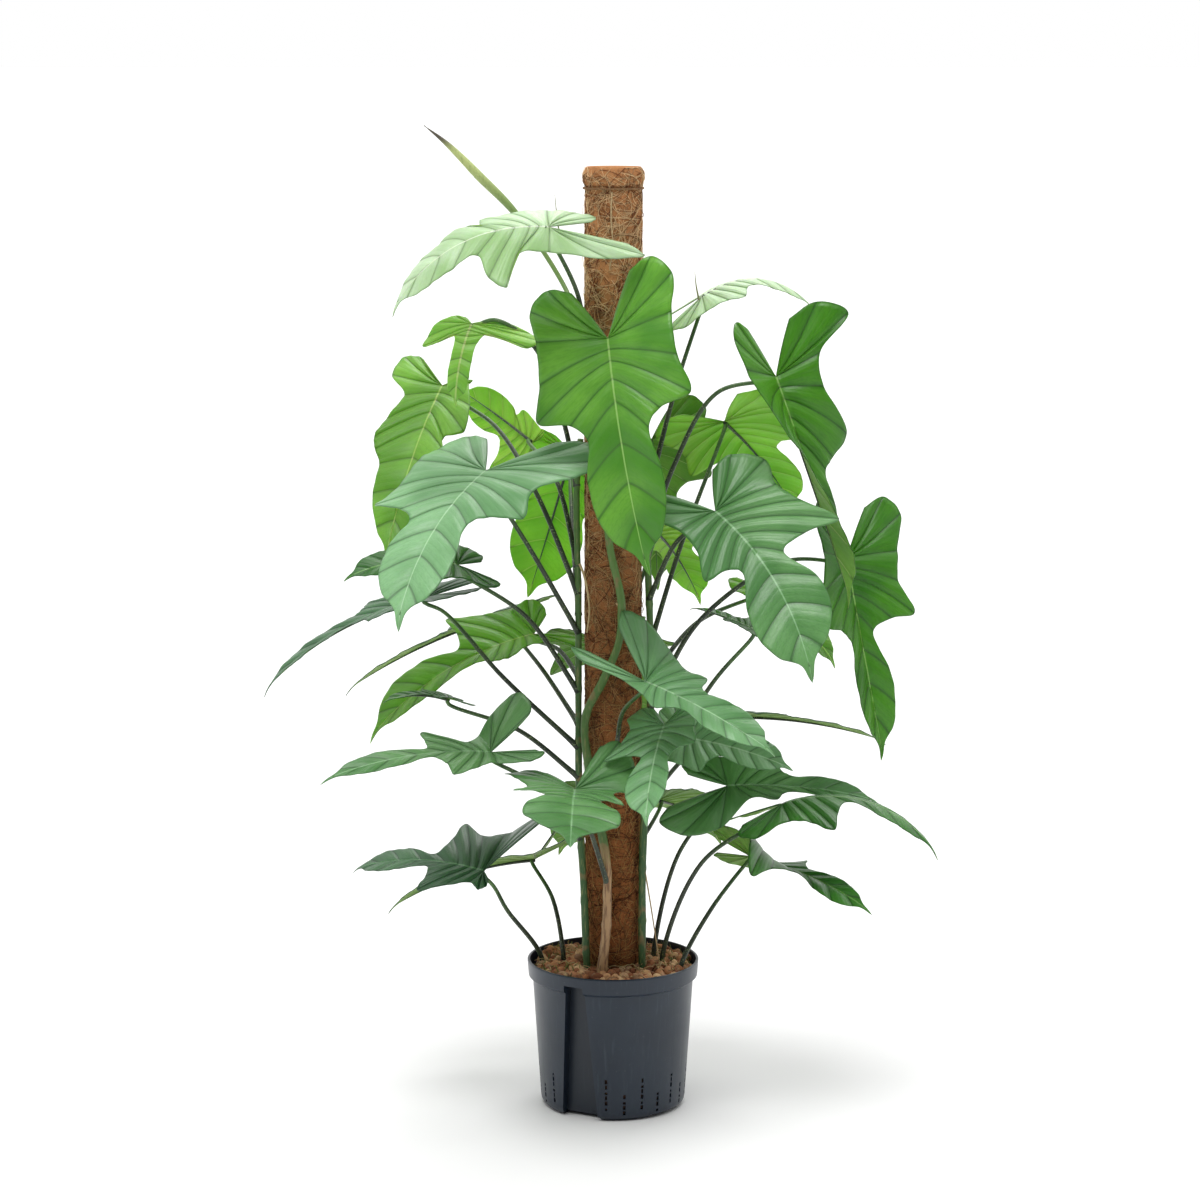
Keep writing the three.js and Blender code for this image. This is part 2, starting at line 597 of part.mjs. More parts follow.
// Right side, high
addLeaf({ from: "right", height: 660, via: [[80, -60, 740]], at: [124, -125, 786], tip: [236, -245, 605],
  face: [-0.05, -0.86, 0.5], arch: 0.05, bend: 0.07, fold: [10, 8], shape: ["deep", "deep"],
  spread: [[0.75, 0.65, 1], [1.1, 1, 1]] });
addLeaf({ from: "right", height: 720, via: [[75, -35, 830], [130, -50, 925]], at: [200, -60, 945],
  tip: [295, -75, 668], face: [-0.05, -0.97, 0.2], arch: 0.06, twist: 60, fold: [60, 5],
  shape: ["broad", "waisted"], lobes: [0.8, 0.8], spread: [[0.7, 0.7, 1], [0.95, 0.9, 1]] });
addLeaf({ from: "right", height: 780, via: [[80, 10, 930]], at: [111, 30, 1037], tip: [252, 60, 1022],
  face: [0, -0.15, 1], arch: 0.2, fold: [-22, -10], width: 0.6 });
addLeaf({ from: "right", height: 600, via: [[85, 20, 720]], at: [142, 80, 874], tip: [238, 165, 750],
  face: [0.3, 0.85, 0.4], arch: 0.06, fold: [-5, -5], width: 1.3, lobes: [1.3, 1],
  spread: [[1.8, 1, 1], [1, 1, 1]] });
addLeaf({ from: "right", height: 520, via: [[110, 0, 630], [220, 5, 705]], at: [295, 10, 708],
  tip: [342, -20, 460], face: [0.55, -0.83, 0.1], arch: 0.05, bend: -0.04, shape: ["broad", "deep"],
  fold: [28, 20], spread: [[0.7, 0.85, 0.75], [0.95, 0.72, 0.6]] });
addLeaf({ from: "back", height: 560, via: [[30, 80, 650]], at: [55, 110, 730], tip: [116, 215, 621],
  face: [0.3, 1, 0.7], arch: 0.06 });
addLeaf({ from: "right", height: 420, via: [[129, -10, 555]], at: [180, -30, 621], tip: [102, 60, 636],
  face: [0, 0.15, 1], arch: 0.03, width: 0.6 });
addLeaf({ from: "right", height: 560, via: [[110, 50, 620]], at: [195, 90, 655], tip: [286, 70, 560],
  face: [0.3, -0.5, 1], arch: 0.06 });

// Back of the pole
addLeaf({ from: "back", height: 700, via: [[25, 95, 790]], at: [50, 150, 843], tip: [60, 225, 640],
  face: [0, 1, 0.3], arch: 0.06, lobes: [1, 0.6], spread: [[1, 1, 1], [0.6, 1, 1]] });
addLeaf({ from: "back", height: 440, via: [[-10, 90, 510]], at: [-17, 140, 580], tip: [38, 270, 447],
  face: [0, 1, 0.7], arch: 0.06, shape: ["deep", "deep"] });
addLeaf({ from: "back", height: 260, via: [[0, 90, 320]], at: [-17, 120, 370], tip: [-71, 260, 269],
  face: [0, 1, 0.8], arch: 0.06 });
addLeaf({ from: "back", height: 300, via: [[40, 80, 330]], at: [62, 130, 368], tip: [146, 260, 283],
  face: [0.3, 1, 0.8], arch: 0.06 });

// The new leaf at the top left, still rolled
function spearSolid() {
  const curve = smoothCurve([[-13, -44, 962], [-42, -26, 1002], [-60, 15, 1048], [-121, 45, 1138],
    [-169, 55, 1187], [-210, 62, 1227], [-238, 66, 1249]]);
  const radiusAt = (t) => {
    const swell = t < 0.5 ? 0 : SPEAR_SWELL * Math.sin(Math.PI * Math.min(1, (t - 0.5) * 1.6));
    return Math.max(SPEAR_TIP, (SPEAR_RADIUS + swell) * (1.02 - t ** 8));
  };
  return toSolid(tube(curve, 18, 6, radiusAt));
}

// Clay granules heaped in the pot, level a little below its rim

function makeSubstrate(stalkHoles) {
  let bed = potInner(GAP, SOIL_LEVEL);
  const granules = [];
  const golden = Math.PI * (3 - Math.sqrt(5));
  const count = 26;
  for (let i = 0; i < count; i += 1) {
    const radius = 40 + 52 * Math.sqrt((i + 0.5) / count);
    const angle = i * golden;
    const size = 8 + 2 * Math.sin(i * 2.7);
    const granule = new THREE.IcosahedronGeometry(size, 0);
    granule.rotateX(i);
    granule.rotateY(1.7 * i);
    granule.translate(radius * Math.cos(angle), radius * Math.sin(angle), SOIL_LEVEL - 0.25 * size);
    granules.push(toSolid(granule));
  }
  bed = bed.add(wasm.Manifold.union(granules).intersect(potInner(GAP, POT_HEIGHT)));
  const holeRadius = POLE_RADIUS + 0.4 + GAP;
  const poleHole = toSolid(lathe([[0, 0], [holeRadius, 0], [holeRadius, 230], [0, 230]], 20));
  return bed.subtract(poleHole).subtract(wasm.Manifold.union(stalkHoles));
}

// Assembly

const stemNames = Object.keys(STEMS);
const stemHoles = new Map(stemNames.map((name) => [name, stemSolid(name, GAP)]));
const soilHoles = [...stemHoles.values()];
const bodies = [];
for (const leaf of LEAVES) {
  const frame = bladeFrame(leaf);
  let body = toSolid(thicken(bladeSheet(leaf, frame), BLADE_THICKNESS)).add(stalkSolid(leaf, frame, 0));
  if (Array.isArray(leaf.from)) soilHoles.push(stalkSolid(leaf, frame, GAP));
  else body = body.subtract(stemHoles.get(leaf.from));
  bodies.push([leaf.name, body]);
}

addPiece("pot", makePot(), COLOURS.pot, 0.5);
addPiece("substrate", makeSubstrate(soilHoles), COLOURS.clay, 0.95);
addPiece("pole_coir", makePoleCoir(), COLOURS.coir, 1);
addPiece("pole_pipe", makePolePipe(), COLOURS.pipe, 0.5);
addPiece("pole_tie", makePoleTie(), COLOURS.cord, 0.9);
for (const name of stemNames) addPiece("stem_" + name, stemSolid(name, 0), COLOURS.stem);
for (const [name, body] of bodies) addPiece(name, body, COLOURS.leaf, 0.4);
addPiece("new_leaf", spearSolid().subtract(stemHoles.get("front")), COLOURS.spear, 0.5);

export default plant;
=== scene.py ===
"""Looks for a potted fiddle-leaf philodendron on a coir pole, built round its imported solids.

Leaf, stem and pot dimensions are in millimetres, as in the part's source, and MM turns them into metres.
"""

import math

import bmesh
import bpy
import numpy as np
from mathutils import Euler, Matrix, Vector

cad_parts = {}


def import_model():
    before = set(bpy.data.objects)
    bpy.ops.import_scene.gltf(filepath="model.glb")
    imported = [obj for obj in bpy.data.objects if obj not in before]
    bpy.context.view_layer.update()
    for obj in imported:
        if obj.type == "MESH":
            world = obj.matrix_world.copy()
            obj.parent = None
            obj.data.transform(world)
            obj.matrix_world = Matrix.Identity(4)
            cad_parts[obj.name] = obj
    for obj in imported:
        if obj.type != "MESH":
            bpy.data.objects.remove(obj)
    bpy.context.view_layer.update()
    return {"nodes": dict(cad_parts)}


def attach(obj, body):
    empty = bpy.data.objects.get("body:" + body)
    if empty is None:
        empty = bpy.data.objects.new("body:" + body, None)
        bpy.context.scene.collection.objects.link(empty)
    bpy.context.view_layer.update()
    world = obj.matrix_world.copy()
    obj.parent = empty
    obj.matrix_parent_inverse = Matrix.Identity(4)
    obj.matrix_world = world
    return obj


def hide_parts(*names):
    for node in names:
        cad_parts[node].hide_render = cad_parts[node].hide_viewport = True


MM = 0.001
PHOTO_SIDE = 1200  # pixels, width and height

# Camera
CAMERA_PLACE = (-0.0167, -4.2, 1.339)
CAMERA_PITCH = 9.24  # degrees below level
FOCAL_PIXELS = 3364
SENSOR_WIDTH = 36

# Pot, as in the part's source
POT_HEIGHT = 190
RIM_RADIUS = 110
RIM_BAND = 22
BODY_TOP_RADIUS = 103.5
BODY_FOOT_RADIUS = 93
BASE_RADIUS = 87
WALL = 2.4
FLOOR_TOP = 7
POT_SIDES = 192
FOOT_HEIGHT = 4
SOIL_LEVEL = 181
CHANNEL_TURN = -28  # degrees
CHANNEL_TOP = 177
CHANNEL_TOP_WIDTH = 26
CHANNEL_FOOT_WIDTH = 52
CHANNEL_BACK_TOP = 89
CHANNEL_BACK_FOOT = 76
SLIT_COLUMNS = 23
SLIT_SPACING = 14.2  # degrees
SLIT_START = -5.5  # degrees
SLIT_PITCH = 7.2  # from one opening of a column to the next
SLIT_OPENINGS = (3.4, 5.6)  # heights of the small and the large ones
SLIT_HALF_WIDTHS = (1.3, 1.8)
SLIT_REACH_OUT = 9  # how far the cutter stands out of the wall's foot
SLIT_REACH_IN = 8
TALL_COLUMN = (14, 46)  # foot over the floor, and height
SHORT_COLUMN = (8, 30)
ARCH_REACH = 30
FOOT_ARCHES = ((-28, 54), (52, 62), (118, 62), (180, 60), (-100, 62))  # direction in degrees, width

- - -

→ **CHALLENGE**:
Give back exactly the material above from its opening line to the line bearing "face: [0.3, -0.5, 1], arch: 0.06".

→ **RIGHT ANSWER**:
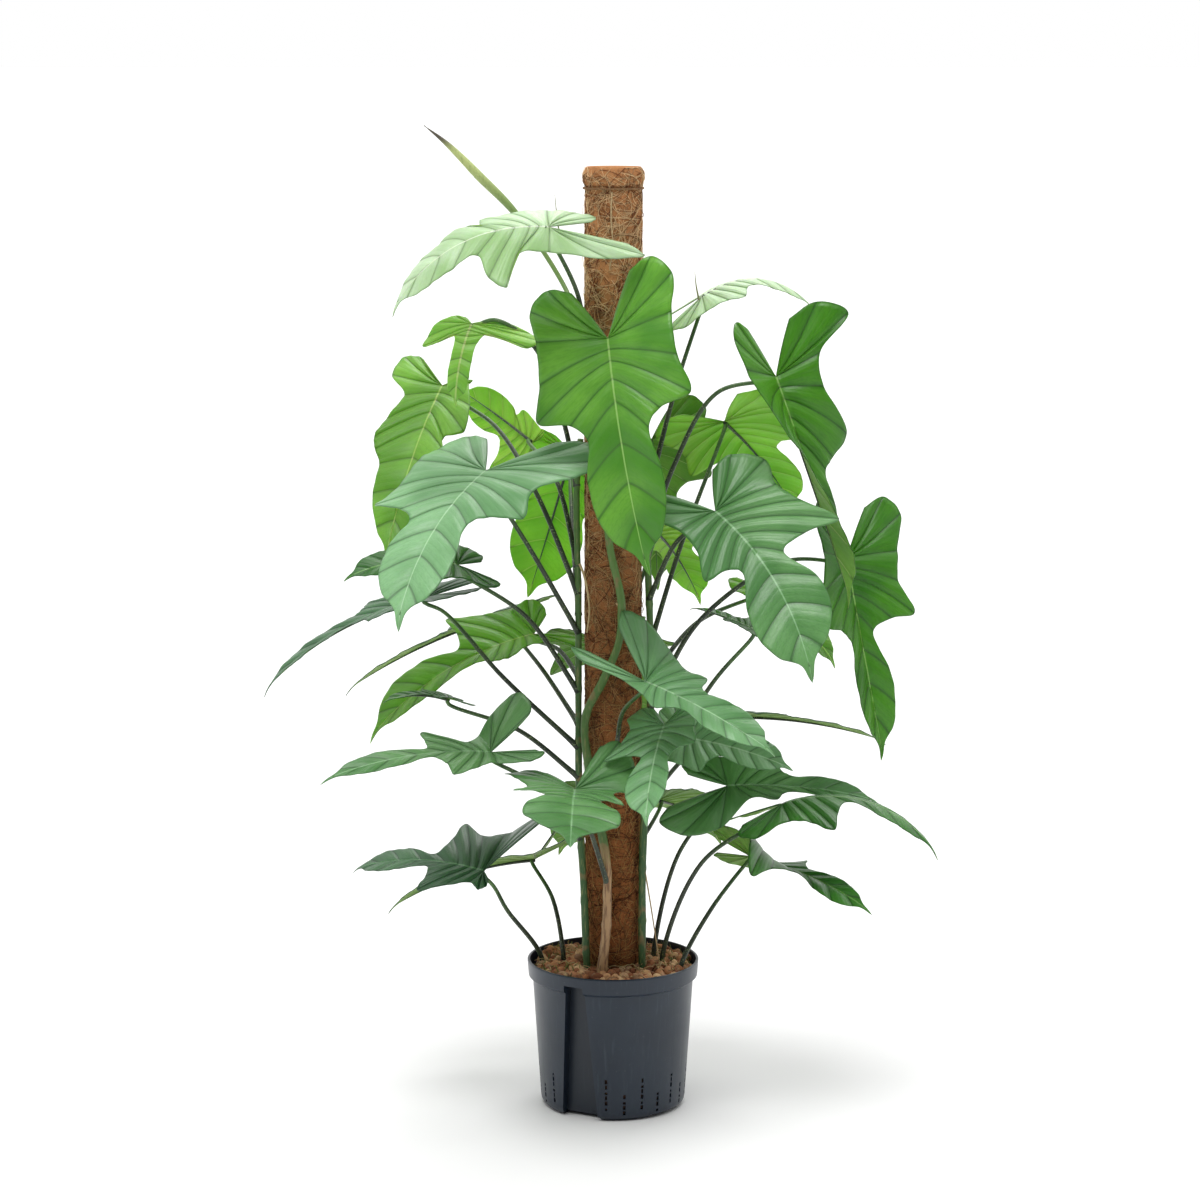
Keep writing the three.js and Blender code for this image. This is part 2, starting at line 597 of part.mjs. More parts follow.
// Right side, high
addLeaf({ from: "right", height: 660, via: [[80, -60, 740]], at: [124, -125, 786], tip: [236, -245, 605],
  face: [-0.05, -0.86, 0.5], arch: 0.05, bend: 0.07, fold: [10, 8], shape: ["deep", "deep"],
  spread: [[0.75, 0.65, 1], [1.1, 1, 1]] });
addLeaf({ from: "right", height: 720, via: [[75, -35, 830], [130, -50, 925]], at: [200, -60, 945],
  tip: [295, -75, 668], face: [-0.05, -0.97, 0.2], arch: 0.06, twist: 60, fold: [60, 5],
  shape: ["broad", "waisted"], lobes: [0.8, 0.8], spread: [[0.7, 0.7, 1], [0.95, 0.9, 1]] });
addLeaf({ from: "right", height: 780, via: [[80, 10, 930]], at: [111, 30, 1037], tip: [252, 60, 1022],
  face: [0, -0.15, 1], arch: 0.2, fold: [-22, -10], width: 0.6 });
addLeaf({ from: "right", height: 600, via: [[85, 20, 720]], at: [142, 80, 874], tip: [238, 165, 750],
  face: [0.3, 0.85, 0.4], arch: 0.06, fold: [-5, -5], width: 1.3, lobes: [1.3, 1],
  spread: [[1.8, 1, 1], [1, 1, 1]] });
addLeaf({ from: "right", height: 520, via: [[110, 0, 630], [220, 5, 705]], at: [295, 10, 708],
  tip: [342, -20, 460], face: [0.55, -0.83, 0.1], arch: 0.05, bend: -0.04, shape: ["broad", "deep"],
  fold: [28, 20], spread: [[0.7, 0.85, 0.75], [0.95, 0.72, 0.6]] });
addLeaf({ from: "back", height: 560, via: [[30, 80, 650]], at: [55, 110, 730], tip: [116, 215, 621],
  face: [0.3, 1, 0.7], arch: 0.06 });
addLeaf({ from: "right", height: 420, via: [[129, -10, 555]], at: [180, -30, 621], tip: [102, 60, 636],
  face: [0, 0.15, 1], arch: 0.03, width: 0.6 });
addLeaf({ from: "right", height: 560, via: [[110, 50, 620]], at: [195, 90, 655], tip: [286, 70, 560],
  face: [0.3, -0.5, 1], arch: 0.06 });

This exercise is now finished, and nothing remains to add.